I have a mind that tells me I know what everything means, literally – I don’t think I ever have to look anything up and I basically think I could teach all the college courses I take – it’s pretty bad.
SOOOOoooo I thought I knew what being an introvert was…and I sure wasn’t one of those…ya’ know…a hermit, a hoarder, someone that does all their shopping online and has food delivered all the time.
However, I recently came across this great comic which described very clearly the difference between an introvert and an extrovert.
Who would’ve thunk it? I am a TRUE introvert! Scary, since I have so many commitments with people, teach yoga and a lot of my life revolves around being with and serving others. Hallelujah and Praise God that I have a husband and family who totally get me and when Mama needs to go home…Mama needs to go home. Ya know what I mean?
For instance, yesterday I went out to a breakfast gathering with friends and expended a lot of energy talking. Then I came home and had lunch at home with another friend and we spent a good couple of hours sharing and talking. Then…that was it.
It was 2:00pm and I was fried. I couldn’t even speak. I took a nap, watched football, took another nap and made hand gestures and grunted to my sweet husband who just laid next to me and was quiet. He knew I was re-charging my battery. (I often visualize Seven of Nine in Star Trek the Next Generation having to plug herself in at night – that is totally me.)

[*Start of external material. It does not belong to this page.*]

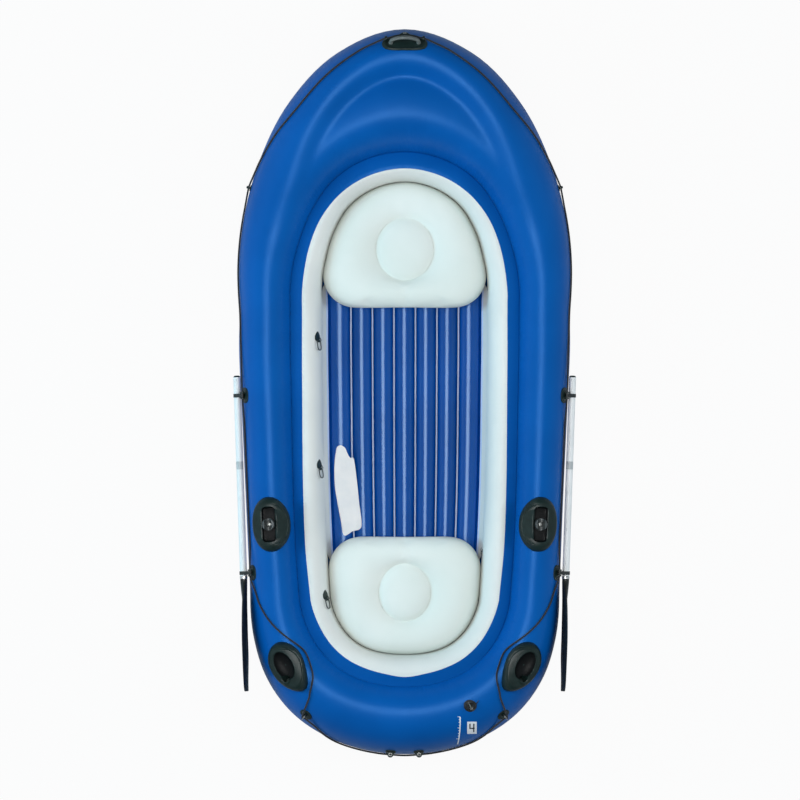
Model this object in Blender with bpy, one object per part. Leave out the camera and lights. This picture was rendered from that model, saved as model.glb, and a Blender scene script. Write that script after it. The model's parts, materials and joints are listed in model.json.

I used to beat myself up for tending to “isolate” and, for years I had quite a different picture of who I thought I wanted to be. But now after reading Dr. Carmellas lovely little cartoon above I am SOOO grateful I know how I operate!
So I crack myself up when I scroll through my Facebook posts and blog, because to any outsider I am clearly and extrovert…but to those who “know” me, they understand this is my way of connecting and sharing of myself without expending the actual energy. Facebook and other social media have opened up a world of connection to me. One of my best teachers is Dr. Marshall Rosenberg and his teachings on Non-Violent Communication. He has helped me to learn how to identify my needs and meet them through means that work for me. One of my BIGGEST needs is connection, and for years I would use strategies to meet my need for connection which totally wiped me out. Now I know I can meet my need for connection while conserving my emotional energy.
When I finally “got” myself I became a much better manager of time and energy. I am sharing this with all of you in the hopes you don’t wait any longer take a good look at how you gain your energy and fill up your cup. If you are an introvert like me don’t be afraid to ask family and friends for quiet time to fill up your cup!